Instantly recognizable by their varied textures, unique shapes and community reef systems, corals are stunning living organisms. Scientists hope that by growing new coral colonies – a process called coral aquaculture – they can maintain and sustain coral for public display and help conserve endangered coral species.
Recently I chatted with Kim Hall, Associate Curator of Fish & Invertebrates at the Georgia Aquarium, to learn more about this process. She explained that the “intention is to maintain and continue to add to the current coral collection in a display environment and become self sustaining. This allows us to educate the public about the animals without impacting their natural environment by collecting form the wild. Aquariums across the country also exchange corals to better the genetic stock of the animals within all of our collections.”
Additionally, coral aquaculture can play a pivotal role in conservation. Corals are an endangered, carnivorous invertebrate species with numerous threats to their existence, like pollution, global warming and sedimentation. Kim shared that the Georgia Aquarium is working in collaboration with various organizations (such as Georgia Technological Institute and the EPA) with the study of invasive species of coral. “The Sun cup Coral has made its way from the Indo Pacific into the Caribbean and could have a major impact on the native species,” said Kim. “And another conservation project that we will be involved with is SECORE. It’s name is derived from the phrase SExual COral REproduction, and is an initiative of public aquariums and scientists to carry out research to advance conservation of coral reefs worldwide… This project includes conservation work with a species of coral (Acropora palmata) in the Caribbean that is considered critically endangered.”

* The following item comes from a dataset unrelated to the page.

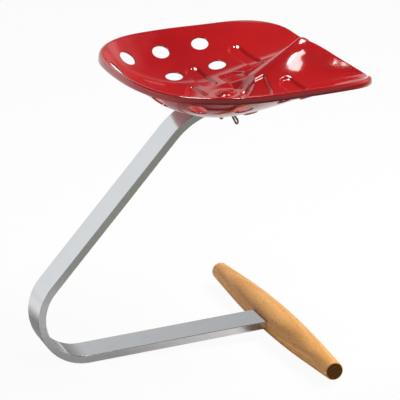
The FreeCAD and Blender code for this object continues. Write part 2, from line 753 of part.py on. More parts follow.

By assisting the SECORE project, the Georgia Aquarium hopes they are able to grow Acropora palmata on-site for potential reef restoration work back out on the natural reefs. Kim explained that currently they “propagate or frag corals after they have gone through quarantine and are ready to be placed in the main exhibits. A frag is essentially a fragment that is safely cleaved off of a larger specimen. We keep the small frags in the holding tank and allow them to grow before continuing the same process. The current species that we are cultivating now are: Montipora sp., Montipora digitata, Seriatopora hystrix, and Pocillopora damicornis.“
Specific tools and equipment are necessary for successful coral aquaculture study. A large pool facilitates the cleanliness of the tank that the corals are in. As Kim shared with me, “It’s very important to have the system be as clean as possible… It is a constant battle with the amount of light you need for their growth and the zooxanthellae that grows within their tissue.”
Appropriate lighting is another essential component to the coral aquaculture process, as corals generally live near the surface in warm, tropical waters, where plentiful sunlight encourages algae growth. Healthy corals feed on algae byproducts, zooplankton and even small fish.
A source of natural sunlight – such as a skylight – promotes successful coral aquaculture results, according to Kim’s first-hand experiences. “At the Georgia Aquarium… We are very fortunate to have a natural sunlight source provided to the corals by the skylight that is over the exhibit… [but] we do have to supplement the sun with artificial lighting to compensate for the intensity of the sun that changes throughout the year and the spectrum of light that the sun provides. The lights that you see in the picture (below) are four 1000 watt metal halides that have a spectrum of 14 Kelvin. This gives the corals a more bluer color to absorb in addition to the sun.”
Although coral reefs cover less than one percent of the seafloor, they are incredibly important aquatic habitats as they sustain 25% of all marine animals.